Mijn man vroeg me waar ik me nu zo druk om maakte, het was toch maar een televisieserie? En inderdaad, waar maakte ik me nu zo druk om? Tot ik mij realiseerde dat ik altijd al angstig ben geweest dat anderen mij om mijn kwetsbaarheid zouden uitsluiten. Of erger nog, bang voor mij zouden zijn.

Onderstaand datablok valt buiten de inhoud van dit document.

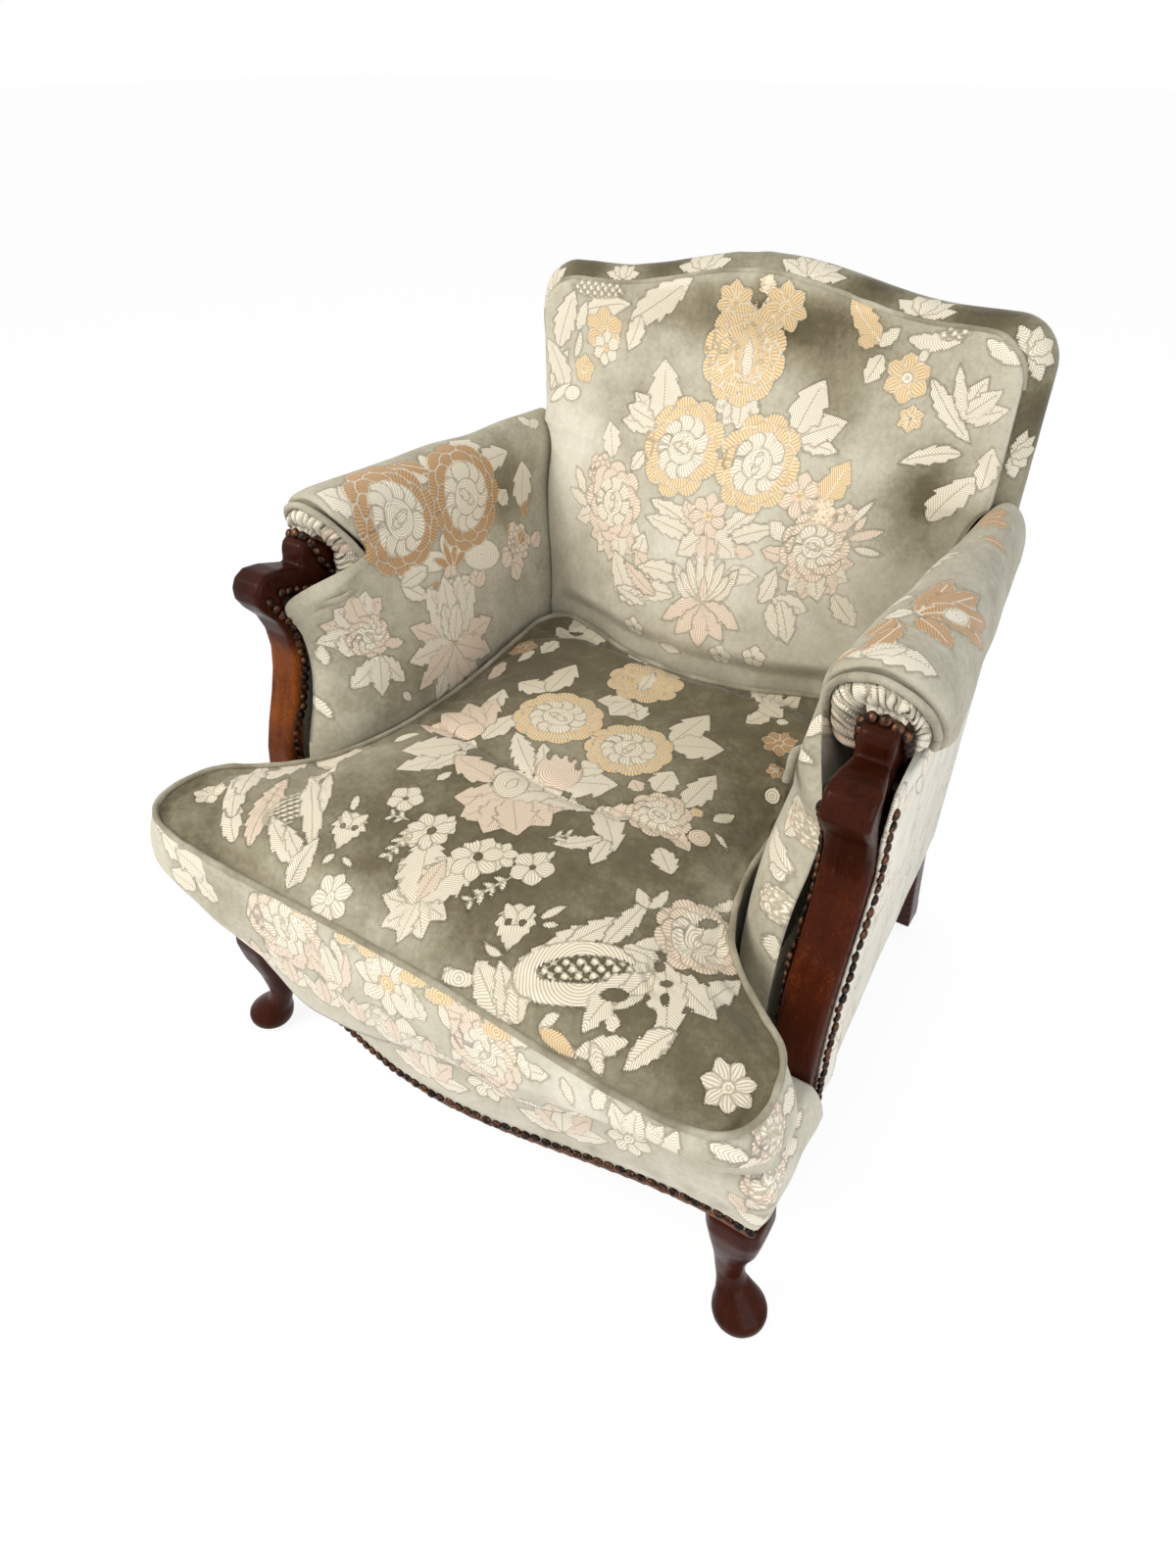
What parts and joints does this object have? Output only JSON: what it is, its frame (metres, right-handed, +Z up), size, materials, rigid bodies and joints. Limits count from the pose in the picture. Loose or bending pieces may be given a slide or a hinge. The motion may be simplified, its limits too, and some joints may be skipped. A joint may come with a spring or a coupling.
{
  "type": "armchair",
  "caption": "Sagging old armchair in sage cut-velvet brocade, with a loose T cushion, rolled arms and mahogany posts and legs",
  "frame": {"origin": "on the floor under the middle of the chair's overall box", "axes": "X runs across the chair, its symmetry direction; the seat's open front faces -Y; Z is up"},
  "size_m": [0.7372, 0.7455, 0.8435],
  "materials": {
    "mahogany": "old French polish, dark in the hollows, worn to red-brown on the edges",
    "beech": "bare sawn frame timber, inside the upholstery",
    "brocade": "sage cut velvet with cream, blush and gold woven flowers, faded and worn",
    "jute": "brown jute webbing and hessian",
    "wadding": "cotton wadding under calico",
    "spring_steel": "coppered coil spring wire",
    "dust_cloth": "black dust cloth",
    "nails": "antiqued dark domed upholstery nails"
  },
  "bodies": {
    "root": {"arm_gathers_left": "brocade", "arm_gathers_right": "brocade", "arm_pad_left": "brocade", "arm_pad_right": "brocade", "arm_piping_left": "brocade", "arm_piping_right": "brocade", "arm_post_left": "mahogany", "arm_post_right": "mahogany", "arm_rail_left": "beech", "arm_rail_right": "beech", "back_border": "brocade", "back_pad": "brocade", "back_seat_rail": "beech", "back_web_1": "jute", "back_web_2": "jute", "back_web_3": "jute", "crest_rail": "beech", "cross_web_1": "jute", "cross_web_2": "jute", "cross_web_3": "jute", "cross_web_4": "jute", "cushion_piping": "brocade", "dust_cover": "dust_cloth", "front_border": "brocade", "front_corner_block_left": "beech", "front_corner_block_right": "beech", "front_leg_left": "mahogany", "front_leg_right": "mahogany", "front_rail": "mahogany", "length_web_1": "jute", "length_web_2": "jute", "length_web_3": "jute", "length_web_4": "jute", "lower_arm_rail_left": "beech", "lower_arm_rail_right": "beech", "lower_back_rail": "beech", "outside_arm_left": "brocade", "outside_arm_right": "brocade", "outside_back": "brocade", "rear_corner_block_left": "beech", "rear_corner_block_right": "beech", "rear_post_left": "mahogany", "rear_post_right": "mahogany", "seat_cushion": "brocade", "seat_deck": "wadding", "seat_spring_1": "spring_steel", "seat_spring_2": "spring_steel", "seat_spring_3": "spring_steel", "seat_spring_4": "spring_steel", "seat_spring_5": "spring_steel", "seat_spring_6": "spring_steel", "seat_spring_7": "spring_steel", "seat_spring_8": "spring_steel", "seat_spring_9": "spring_steel", "side_rail_left": "beech", "side_rail_right": "beech", "spring_hessian": "jute"}
  },
  "joints": []
}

Toen ik op de basisschool zat, had de moeder van een klasgenootje Gilles de la Tourette. Ze knipperde veel met haar ogen en maakte ongecontroleerde geluidjes. Veel kinderen mochten niet bij mijn klasgenootje thuis gaan spelen van hun ouders, omdat dat wellicht niet veilig zou zijn met ‘zo’n moeder’. Het klasgenootje werd ook nog eens vreselijk gepest. Ik moet toegeven dat ook ik bang was voor de moeder van mijn klasgenootje, maar er was toen ook niemand die mij uitlegde wat er aan de hand was en waarom deze moeder er anders uitzag en zich anders gedroeg. Inmiddels heb ik een dochter van twee en ik zou het verschrikkelijk vinden als ouders van klasgenootjes haar op mijn kwetsbaarheid zouden uitsluiten, zoals ik dat in mijn jeugd heb gezien.

apartments-924786_640

Afgelopen week kreeg ik het antwoord op de vraag waar ik nu zo druk om maakte. De NOS meldde in een persbericht over een gruwelijke moord en dat de dader een psychiatrisch patiënt was die in een oefenhuis woonde. Gezien het feit dat het misdrijf reeds was opgelost, vond ik deze melding onnodig maar begrijpelijk. Tot de laatste zin van het bericht: ‘niet alleen in deze Groningse plaats wonen psychiatrisch patiënten midden tussen de mensen.’ Dat is heel juist van onze NOS. Er wonen door heel Nederland, misschien wel in iedere straat, psychiatrisch patiënten midden tussen de mensen. Ik woon ook midden tussen de mensen, in een flat. Maakt mij dat potentieel gevaarlijker? Het klinkt misschien wat overdreven allemaal, maar er is een heel valide punt in dit alles: mensen met een psychische kwetsbaarheid krijgen te pas en te onpas te maken met stigma. Stigma schaadt en kom je tegen op de meest onverwachte momenten. Mogen de klasgenootjes van mijn dochter over een aantal jaar ook niet bij ons over de vloer komen? Onder het mom: voorkomen is beter dan genezen? Natuurlijk zijn er weldenkende mensen die heel goed begrijpen hoe stigma werkt en die mij (hopelijk) gewoon met hun kinderen vertrouwen. Maar zo is helaas niet iedereen en daarom mag het een heel stuk minder met het portretteren van mensen met een psychische kwetsbaarheid als gevaarlijk en onberekenbaar. Hollywood was voor mij nog tot daar aan toe, maar nu ook de NOS ongenuanceerd bezig is, is de maat vol.

Dus:
“Lieve NOS, wilt u in een volgend bericht melden dat mensen met een psychische kwetsbaarheid bewezen niet gevaarlijker zijn dan mensen zonder psychische kwetsbaarheid? Sterker nog, zij hebben meer kans slachtoffer te worden van geweld dan andersom. Stigmatiserende berichtgeving zou dit risico wellicht kunnen verhogen. Ik zou het, als hoogopgeleid persoon met een psychische kwetsbaarheid en een heel actief leven, erg op prijsstellen als u eventuele gevolgen van uw manier van berichtgeving niet uit het oog verliest. Alvast bedankt voor uw moeite.”


FB_IMG_1452521763929

Ik ben Romana Slagboom, 32 jaar, getrouwd, mama van een tweejarige dochter en ervaringswerker met een bipolaire stoornis. Ook ben ik initiatiefneemster van stichting Te Gek, een stichting die zich inzet voor jongeren met een psychische kwetsbaarheid.